Rev. Wright: ‘God Damn America’ Sound Bite Replayed for ‘Devious Reasons’

Rev. Jeremiah Wright reportedly told PBS’ Bill Moyers that the much-replayed sound bite of him preaching “God damn America” is being used for “devious reasons” to paint him as a fanatic and communicate the agenda of those who are replaying it.

According to excerpts obtained today by The Huffington Post’s Greg Mitchell of Wright’s interview with Moyers, which is scheduled to air tomorrow night on PBS, Wright said, “I felt for those who were doing that were doing it for some very devious reasons.”

 

“The message that is being communicated by the sound bites is exactly what those pushing those sound bites want to communicate,” Wright said.

Wright also said, according to the excerpts, “It’s to paint me as something: ‘Something’s wrong with me. There’s nothing wrong with this country…for its policies. We’re perfect. Our hands are free. Our hands have no blood on them.'”

See the full excerpts, as posted by Mitchell to The Huffington Post, below:

 

 

REVEREND WRIGHT:

The persons who have heard the entire sermon understand the communication perfectly.

When something is taken like a sound bite for a political purpose and put constantly over and over gain, looped in the face of the public, that’s not a failure to communicate. Those who are doing that are communicating exactly what they want to do, which is to paint me as some sort of fanatic or as the learned journalist from the New York Times called me, a “wackadoodle.”

It’s to paint me as something: “Something’s wrong with me. There’s nothing wrong with this country…for its policies. We’re perfect. Our hands are free. Our hands have no blood on them.” That’s not a failure to communicate. The message that is being communicated by the sound bites is exactly what those pushing those sound bites want to communicate.

BILL MOYERS:
What do you think they wanted to communicate?

REVEREND WRIGHT:
I think they wanted to communicate that I am unpatriotic, that I am un-American, that I am filled with hate speech, that I have a cult at Trinity United Church of Christ. And by the way, guess who goes to his church, hint, hint, hint? That’s what they wanted to communicate.

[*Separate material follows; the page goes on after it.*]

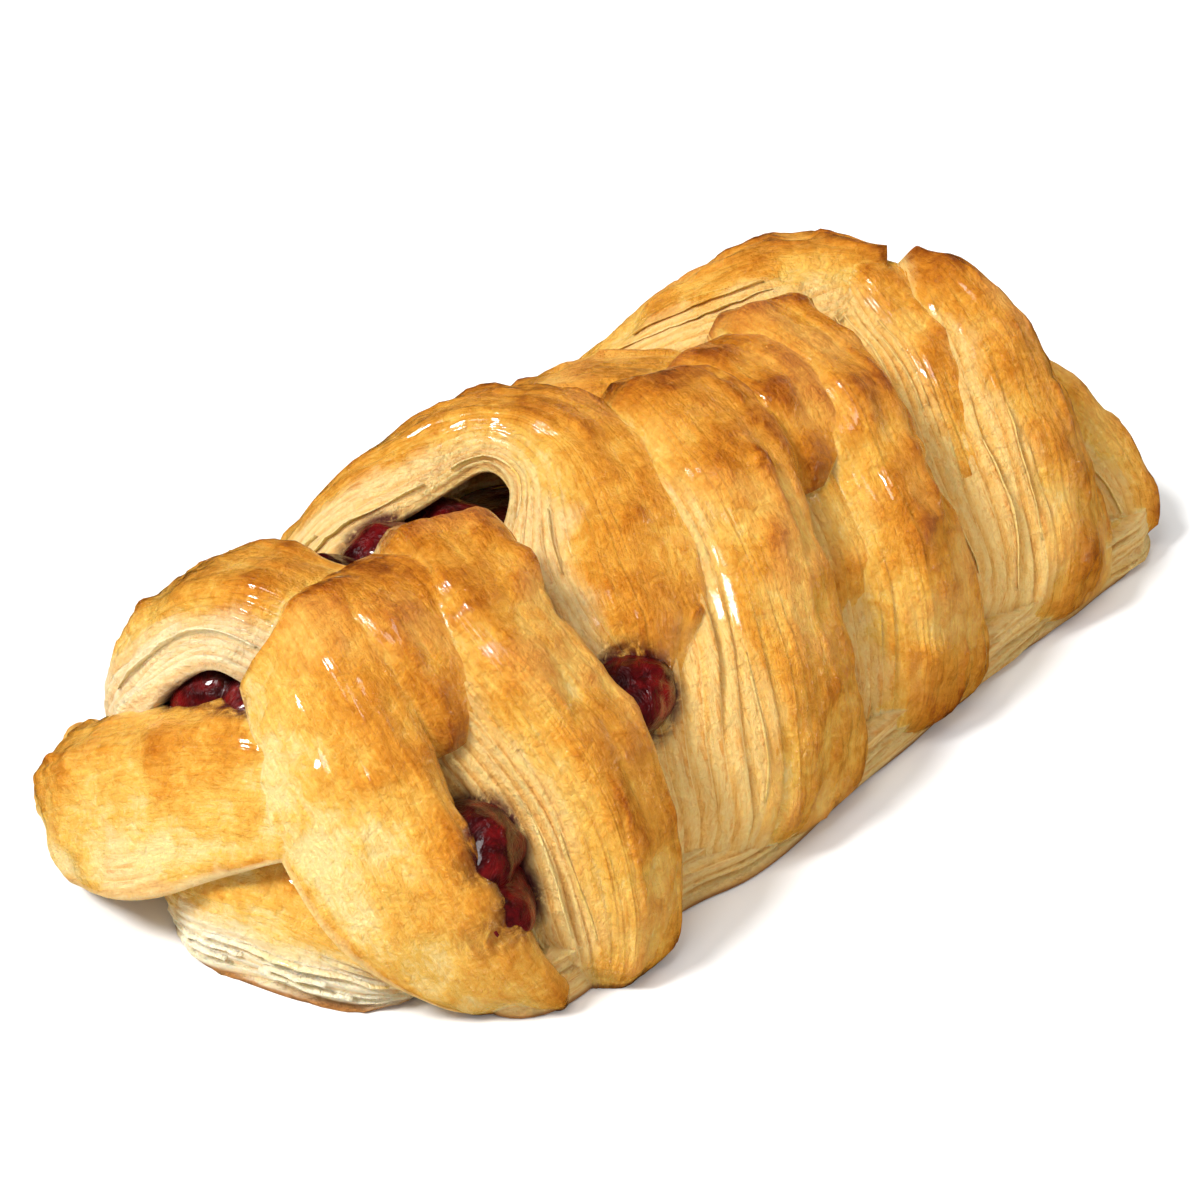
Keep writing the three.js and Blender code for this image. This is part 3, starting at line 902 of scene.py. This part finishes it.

They know nothing about the church. They know nothing about our prison ministry. They know nothing about our food ministry. They know nothing about our senior citizens home. They know nothing about all we try to do as a church and have tried to do, and still continue to do as a church that believes what Martin Marty said, that the two worlds have to be together. And that the gospel of Jesus Christ has to speak to those worlds, not only in terms of the preached message on a Sunday morning but in terms of the lived-out ministry throughout the week.

BILL MOYERS:
What did you think when you began to see those very brief sound bites circulating as they did?

REVEREND WRIGHT:
I felt it was unfair. I felt it was unjust. I felt it was untrue. I felt for those who were doing that, were doing it for some very devious reasons.

Excerpt 2


BILL MOYERS:
Did you ever imagine that you would come to personify the black anger that so many whites fear?

REVEREND WRIGHT:
No. I did not. I’ve been preaching since I was ordained 41 years ago. I pointed out to some of the persons in Chicago who are in all of this, new to them that the stance I took in standing against apartheid along with our denomination back in the ’70s, and putting a “Free South Africa” sign in front of the church put me at odds with the government. Our denomination’s defense of the Wilmington Ten and Ben Chavis put me at odds with the establishment. So, being at odds with policies is nothing new to me.

The blowup and the blowing up of sermons preached 15, seven, six years ago and now becoming a media event, not the full sermon, but the snippets from the sermon and sound bite having made me the target of hatred, yes, that is something very new and something very, very unsettling.

Excerpt 3


BILL MOYERS:
Here is a man who came to see you 20 years ago. Wanted to know about the neighborhood. Barack Obama was a skeptic when it came to religion. He sought you out because he knew you knew about the community. You led him to the faith.

You performed his wedding ceremony. You baptized his two children. You were, for 20 years, his spiritual counsel. He has said that. And, yet, he, in that speech at Philadelphia, had to say some hard things about you. How did those words…how did it go down with you when you heard Barack Obama say those things?

REVEREND WRIGHT:
It went down very simply. He’s a politician, I’m a pastor. We speak to two different audiences. And he says what he has to say as a politician. I say what I have to say as a pastor. But they’re two different worlds.

I do what I do. He does what politicians do. So that what happened in Philadelphia where he had to respond to the sound bites, he responded as a politician.

Excerpt 4

BILL MOYERS:
In the 20 years that you’ve been his pastor, have you ever heard him repeat any of your controversial statements as his opinion?

REVEREND WRIGHT:
No. No. No. Absolutely not.

I don’t talk to him about politics. And so he had a political event, he goes out as a politician and says what he has to say as a politician. I continue to be a pastor who speaks to the people of God about the things of God.